— BEGIN Data section —

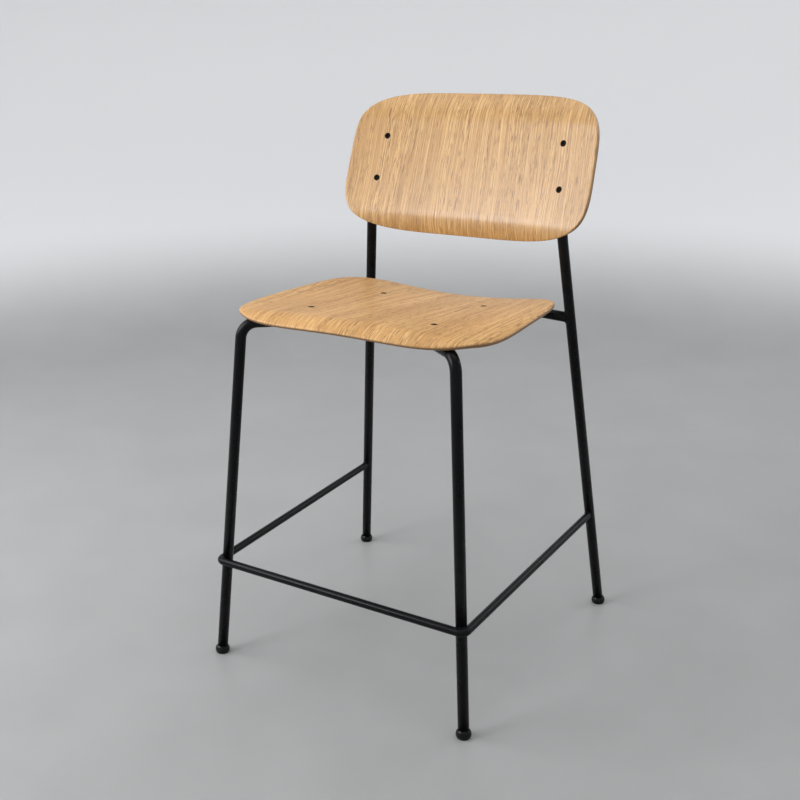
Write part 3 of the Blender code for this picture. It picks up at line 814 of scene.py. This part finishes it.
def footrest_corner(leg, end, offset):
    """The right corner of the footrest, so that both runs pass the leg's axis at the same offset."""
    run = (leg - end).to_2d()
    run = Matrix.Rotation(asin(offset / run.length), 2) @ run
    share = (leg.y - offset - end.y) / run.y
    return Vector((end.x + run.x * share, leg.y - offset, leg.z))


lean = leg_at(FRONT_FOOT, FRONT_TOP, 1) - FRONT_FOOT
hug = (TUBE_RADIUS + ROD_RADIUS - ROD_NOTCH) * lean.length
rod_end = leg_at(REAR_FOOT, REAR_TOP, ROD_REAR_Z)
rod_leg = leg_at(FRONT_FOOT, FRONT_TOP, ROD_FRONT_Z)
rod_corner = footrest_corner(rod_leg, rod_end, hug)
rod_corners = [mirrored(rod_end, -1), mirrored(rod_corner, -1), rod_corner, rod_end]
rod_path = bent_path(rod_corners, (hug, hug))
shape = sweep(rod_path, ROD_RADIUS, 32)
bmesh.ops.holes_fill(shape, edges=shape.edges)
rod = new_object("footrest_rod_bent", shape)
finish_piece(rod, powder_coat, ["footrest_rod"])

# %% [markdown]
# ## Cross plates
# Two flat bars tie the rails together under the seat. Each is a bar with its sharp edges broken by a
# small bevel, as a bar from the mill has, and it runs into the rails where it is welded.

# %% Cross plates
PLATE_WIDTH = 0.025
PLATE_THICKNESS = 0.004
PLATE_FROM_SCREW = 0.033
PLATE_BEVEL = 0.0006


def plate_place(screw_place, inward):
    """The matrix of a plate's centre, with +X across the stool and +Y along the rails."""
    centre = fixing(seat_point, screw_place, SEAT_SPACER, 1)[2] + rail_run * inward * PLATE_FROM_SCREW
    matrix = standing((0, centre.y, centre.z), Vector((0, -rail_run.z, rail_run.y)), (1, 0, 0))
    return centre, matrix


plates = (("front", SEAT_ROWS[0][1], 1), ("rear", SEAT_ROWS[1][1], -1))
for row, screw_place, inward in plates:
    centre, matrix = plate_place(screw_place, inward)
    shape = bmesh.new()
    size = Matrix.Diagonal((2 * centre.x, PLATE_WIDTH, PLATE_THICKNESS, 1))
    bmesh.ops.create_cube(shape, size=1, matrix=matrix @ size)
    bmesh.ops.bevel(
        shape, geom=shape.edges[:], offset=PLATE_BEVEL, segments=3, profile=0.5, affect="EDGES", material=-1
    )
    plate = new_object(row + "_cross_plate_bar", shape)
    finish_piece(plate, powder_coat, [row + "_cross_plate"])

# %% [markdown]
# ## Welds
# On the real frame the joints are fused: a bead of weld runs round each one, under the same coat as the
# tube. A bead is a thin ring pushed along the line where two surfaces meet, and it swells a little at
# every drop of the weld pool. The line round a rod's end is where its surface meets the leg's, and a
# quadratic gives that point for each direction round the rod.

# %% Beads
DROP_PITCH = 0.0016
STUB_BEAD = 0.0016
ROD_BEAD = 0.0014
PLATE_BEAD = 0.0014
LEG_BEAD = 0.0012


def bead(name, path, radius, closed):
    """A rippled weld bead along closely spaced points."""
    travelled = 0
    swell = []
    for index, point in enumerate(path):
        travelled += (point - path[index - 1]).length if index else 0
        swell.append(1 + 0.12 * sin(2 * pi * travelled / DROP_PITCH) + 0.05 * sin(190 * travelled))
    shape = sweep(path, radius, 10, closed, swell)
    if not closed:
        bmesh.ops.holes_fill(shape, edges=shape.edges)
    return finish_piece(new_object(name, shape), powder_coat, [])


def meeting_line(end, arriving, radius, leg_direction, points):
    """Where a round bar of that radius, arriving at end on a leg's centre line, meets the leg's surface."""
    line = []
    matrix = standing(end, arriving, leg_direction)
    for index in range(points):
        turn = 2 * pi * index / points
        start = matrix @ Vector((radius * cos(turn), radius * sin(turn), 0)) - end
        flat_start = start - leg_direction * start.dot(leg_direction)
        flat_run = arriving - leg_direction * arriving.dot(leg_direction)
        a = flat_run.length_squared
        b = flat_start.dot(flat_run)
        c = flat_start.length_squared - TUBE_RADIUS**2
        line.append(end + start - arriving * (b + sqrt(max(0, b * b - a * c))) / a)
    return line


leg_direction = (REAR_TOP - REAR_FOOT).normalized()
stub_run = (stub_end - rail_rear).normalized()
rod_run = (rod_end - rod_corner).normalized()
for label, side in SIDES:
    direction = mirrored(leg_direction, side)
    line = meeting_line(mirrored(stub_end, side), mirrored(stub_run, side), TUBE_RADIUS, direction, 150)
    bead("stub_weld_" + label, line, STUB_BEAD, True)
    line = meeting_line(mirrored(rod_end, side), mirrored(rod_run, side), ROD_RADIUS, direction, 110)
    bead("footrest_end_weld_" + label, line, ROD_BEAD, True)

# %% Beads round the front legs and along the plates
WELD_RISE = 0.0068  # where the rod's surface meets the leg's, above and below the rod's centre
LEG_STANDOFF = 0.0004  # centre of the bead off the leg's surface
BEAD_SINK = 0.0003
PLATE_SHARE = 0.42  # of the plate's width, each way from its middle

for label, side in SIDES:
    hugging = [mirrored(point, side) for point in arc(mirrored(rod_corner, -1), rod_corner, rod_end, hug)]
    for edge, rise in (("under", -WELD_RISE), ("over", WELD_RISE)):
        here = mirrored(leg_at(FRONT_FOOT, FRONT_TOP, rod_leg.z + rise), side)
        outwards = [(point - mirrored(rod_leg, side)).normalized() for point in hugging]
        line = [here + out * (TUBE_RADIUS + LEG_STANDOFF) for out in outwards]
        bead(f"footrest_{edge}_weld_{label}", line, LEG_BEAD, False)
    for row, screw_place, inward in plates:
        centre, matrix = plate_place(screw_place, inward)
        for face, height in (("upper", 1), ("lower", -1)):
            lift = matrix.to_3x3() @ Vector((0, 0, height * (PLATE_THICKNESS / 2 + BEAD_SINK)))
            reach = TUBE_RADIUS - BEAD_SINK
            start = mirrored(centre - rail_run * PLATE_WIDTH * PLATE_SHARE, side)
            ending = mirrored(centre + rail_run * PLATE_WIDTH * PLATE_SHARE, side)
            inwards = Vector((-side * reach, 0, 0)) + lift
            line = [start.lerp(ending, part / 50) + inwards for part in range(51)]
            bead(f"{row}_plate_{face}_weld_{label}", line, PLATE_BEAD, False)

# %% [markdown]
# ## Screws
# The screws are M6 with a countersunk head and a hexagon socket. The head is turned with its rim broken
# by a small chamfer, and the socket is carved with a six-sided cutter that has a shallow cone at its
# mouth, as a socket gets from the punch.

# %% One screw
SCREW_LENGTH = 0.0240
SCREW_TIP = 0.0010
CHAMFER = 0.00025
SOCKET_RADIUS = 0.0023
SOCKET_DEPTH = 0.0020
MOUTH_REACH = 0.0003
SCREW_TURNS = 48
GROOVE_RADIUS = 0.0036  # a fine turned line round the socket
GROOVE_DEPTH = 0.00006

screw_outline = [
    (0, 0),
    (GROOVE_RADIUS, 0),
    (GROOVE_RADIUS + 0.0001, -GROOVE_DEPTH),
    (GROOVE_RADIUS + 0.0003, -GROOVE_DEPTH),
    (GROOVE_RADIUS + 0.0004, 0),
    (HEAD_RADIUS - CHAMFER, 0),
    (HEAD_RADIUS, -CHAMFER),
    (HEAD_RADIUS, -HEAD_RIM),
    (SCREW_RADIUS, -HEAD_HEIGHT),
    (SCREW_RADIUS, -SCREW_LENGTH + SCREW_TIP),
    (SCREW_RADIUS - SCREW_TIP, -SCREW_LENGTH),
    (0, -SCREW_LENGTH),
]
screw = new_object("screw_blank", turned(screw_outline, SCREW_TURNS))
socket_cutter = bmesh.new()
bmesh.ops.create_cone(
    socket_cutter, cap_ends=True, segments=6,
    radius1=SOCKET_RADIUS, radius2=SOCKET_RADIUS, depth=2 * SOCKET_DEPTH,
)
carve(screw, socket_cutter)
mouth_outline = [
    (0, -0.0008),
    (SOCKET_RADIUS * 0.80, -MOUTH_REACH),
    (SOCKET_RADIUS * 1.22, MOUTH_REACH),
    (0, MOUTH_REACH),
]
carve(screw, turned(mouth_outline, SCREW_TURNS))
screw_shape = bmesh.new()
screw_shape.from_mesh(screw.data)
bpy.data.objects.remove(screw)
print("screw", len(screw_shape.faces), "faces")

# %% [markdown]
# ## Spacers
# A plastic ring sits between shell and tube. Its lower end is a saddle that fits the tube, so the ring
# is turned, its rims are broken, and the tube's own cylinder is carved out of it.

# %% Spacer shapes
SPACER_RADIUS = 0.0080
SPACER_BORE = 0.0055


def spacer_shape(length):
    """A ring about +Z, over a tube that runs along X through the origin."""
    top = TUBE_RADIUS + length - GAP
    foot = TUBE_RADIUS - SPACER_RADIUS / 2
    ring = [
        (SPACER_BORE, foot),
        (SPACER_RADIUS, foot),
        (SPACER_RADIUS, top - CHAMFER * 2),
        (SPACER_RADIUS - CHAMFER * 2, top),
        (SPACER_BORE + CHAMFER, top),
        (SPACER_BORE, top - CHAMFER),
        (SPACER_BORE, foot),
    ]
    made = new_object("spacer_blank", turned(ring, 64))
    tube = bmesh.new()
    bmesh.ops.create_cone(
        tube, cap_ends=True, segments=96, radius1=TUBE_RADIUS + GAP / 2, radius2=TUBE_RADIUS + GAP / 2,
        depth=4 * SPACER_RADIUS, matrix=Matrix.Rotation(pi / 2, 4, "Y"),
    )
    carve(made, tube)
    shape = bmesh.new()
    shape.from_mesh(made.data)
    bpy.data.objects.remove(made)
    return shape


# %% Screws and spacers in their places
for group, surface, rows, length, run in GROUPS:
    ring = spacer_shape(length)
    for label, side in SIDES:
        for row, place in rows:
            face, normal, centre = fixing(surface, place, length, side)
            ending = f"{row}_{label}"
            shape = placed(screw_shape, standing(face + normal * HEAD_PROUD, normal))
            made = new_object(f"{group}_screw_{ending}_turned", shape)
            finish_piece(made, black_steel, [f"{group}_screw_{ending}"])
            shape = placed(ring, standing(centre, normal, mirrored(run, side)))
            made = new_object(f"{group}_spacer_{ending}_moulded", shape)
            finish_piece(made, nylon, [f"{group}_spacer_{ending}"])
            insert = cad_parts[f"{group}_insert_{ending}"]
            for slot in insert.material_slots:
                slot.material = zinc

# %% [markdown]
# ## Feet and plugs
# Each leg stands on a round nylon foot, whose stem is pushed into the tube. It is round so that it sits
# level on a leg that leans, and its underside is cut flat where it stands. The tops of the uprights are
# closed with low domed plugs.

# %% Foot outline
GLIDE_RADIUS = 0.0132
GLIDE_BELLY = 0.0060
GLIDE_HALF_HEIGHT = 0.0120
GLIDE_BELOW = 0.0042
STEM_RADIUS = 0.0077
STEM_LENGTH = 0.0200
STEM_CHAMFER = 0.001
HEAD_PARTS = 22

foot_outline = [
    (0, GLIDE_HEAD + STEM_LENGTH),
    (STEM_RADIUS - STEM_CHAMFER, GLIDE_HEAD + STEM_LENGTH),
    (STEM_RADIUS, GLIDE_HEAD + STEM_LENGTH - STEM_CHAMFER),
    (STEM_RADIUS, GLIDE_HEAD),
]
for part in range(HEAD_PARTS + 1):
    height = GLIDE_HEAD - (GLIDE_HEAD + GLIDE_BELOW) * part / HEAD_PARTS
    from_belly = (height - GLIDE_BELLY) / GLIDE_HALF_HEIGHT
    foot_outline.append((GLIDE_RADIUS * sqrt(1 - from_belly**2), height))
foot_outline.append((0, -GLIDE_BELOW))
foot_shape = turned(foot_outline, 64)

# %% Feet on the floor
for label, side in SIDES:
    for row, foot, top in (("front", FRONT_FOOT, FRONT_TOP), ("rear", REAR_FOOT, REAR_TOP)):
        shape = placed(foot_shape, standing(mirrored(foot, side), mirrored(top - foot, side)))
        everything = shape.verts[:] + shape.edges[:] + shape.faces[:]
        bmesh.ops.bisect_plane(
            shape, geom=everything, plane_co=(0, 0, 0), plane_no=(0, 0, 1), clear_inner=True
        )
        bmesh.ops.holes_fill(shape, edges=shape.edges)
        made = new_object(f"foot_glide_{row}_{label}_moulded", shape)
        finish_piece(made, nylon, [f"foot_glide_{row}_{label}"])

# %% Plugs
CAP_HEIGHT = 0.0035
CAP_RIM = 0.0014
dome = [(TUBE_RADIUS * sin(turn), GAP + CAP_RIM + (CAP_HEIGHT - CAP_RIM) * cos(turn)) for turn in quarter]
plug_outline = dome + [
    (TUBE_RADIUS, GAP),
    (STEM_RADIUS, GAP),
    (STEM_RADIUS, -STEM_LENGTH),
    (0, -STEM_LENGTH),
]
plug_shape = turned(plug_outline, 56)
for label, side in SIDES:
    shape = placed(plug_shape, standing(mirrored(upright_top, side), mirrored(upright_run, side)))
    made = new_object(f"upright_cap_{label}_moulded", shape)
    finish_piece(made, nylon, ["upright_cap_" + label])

— END Data section —

- Directions for this task
Pull every line containing the word "insert" out of the material and copy it.

- In response
            insert = cad_parts[f"{group}_insert_{ending}"]
            for slot in insert.material_slots:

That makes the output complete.